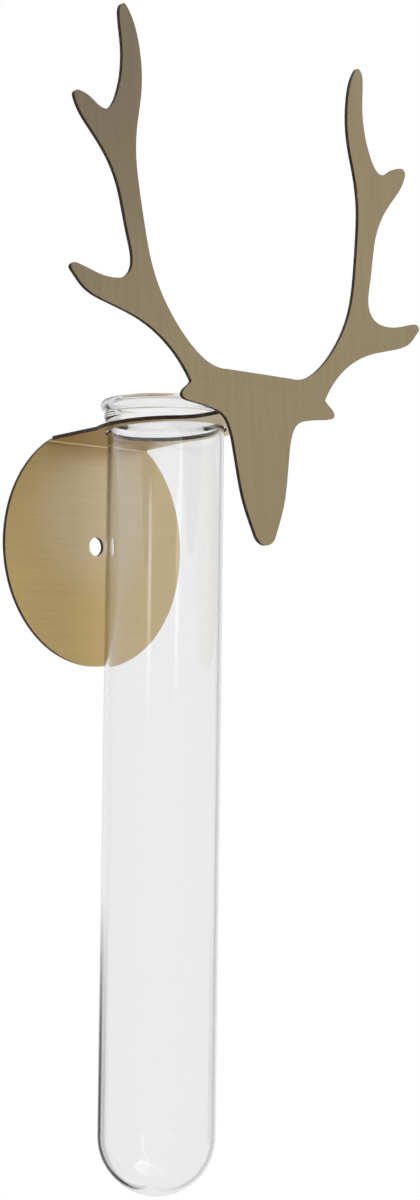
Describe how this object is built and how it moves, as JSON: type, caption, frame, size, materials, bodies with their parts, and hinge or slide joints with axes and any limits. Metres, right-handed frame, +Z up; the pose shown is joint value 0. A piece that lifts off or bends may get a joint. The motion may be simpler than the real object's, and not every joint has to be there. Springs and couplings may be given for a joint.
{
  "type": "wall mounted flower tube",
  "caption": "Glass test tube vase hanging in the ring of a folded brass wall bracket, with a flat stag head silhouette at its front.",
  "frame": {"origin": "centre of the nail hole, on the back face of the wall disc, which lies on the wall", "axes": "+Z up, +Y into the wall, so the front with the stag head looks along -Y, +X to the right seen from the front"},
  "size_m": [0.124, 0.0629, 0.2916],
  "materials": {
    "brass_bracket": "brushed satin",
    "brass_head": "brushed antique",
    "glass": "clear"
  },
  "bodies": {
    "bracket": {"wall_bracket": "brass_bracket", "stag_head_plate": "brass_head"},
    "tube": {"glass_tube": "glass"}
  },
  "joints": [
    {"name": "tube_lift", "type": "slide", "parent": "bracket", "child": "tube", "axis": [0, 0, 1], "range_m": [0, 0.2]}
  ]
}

++++++

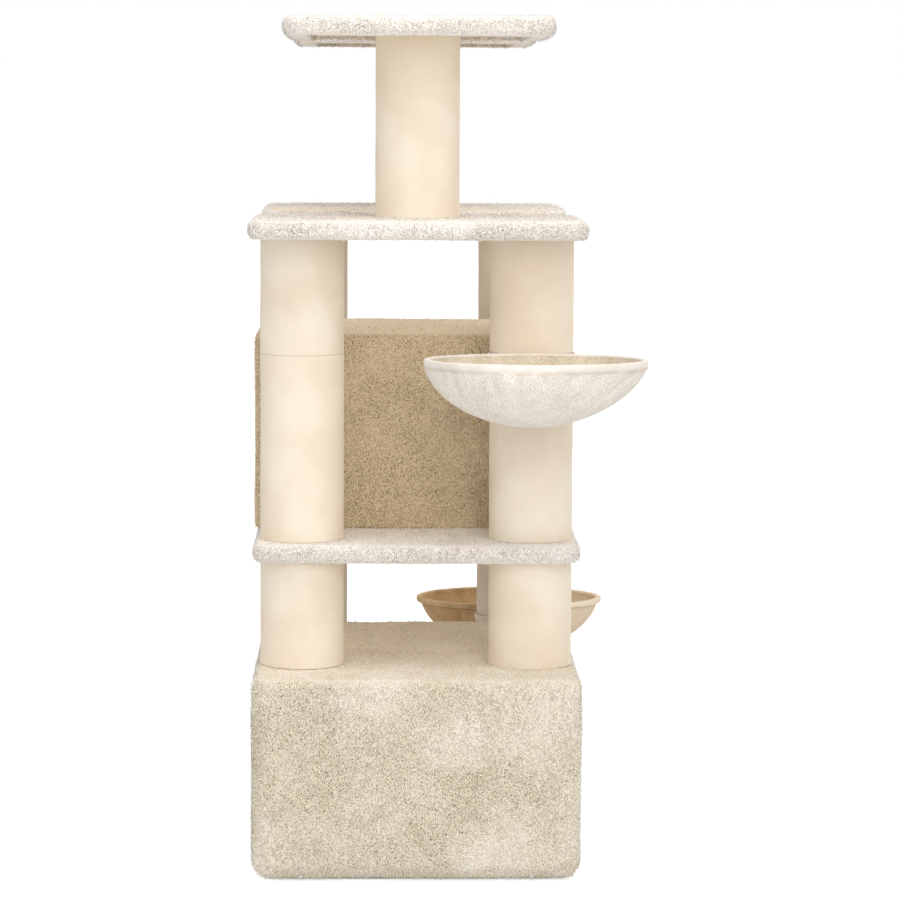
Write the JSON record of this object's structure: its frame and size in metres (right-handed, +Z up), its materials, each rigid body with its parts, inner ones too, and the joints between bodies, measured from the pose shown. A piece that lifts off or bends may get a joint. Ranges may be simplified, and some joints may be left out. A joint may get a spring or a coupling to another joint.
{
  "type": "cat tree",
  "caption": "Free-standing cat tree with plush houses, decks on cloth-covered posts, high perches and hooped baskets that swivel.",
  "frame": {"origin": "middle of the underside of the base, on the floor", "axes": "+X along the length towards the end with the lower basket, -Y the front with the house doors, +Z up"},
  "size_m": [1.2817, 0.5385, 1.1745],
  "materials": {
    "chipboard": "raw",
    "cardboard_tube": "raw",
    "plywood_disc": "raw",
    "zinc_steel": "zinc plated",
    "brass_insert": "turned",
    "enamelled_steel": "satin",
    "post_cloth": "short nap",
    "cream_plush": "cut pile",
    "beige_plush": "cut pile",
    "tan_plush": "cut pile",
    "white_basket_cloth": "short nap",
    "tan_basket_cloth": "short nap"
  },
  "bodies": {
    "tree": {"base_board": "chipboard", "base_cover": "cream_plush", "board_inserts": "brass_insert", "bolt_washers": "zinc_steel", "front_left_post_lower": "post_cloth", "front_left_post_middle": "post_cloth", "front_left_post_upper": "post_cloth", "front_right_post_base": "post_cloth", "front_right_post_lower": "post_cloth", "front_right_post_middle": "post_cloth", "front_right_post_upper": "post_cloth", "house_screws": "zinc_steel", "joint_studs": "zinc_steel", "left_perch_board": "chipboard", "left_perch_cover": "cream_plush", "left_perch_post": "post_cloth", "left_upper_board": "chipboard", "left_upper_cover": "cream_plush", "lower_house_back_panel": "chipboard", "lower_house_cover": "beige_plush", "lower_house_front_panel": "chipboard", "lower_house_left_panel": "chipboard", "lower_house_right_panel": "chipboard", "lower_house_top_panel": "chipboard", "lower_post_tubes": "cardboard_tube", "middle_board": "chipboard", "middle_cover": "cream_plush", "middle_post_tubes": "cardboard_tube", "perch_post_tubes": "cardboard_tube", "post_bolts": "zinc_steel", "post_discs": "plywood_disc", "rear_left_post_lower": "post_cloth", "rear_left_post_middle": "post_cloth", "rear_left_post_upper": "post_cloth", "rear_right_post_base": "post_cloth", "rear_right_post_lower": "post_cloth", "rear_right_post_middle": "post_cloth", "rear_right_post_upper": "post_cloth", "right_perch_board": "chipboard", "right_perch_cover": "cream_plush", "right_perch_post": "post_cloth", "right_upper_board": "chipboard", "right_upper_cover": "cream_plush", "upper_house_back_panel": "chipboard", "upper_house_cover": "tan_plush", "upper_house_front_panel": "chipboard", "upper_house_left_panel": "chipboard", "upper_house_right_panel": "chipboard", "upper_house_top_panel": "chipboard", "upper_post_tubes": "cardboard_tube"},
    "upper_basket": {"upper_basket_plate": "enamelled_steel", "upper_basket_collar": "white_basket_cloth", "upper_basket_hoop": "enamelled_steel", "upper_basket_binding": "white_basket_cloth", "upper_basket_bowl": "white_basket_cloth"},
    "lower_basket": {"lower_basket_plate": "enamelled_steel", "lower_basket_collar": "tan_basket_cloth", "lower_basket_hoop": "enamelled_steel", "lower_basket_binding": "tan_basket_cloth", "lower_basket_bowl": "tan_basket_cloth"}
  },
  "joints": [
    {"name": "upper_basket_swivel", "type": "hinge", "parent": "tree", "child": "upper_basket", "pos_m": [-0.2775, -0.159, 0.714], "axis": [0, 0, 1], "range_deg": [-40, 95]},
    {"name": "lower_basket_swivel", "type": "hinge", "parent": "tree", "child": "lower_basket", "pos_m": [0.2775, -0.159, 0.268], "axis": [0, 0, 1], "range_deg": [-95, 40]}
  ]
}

++++++

- _STATED GOAL_
Pull out all lines from the entries above that include the word "shown".

- _WRITTEN REPLY_
Describe how this object is built and how it moves, as JSON: type, caption, frame, size, materials, bodies with their parts, and hinge or slide joints with axes and any limits. Metres, right-handed frame, +Z up; the pose shown is joint value 0. A piece that lifts off or bends may get a joint. The motion may be simpler than the real object's, and not every joint has to be there. Springs and couplings may be given for a joint.
Write the JSON record of this object's structure: its frame and size in metres (right-handed, +Z up), its materials, each rigid body with its parts, inner ones too, and the joints between bodies, measured from the pose shown. A piece that lifts off or bends may get a joint. Ranges may be simplified, and some joints may be left out. A joint may get a spring or a coupling to another joint.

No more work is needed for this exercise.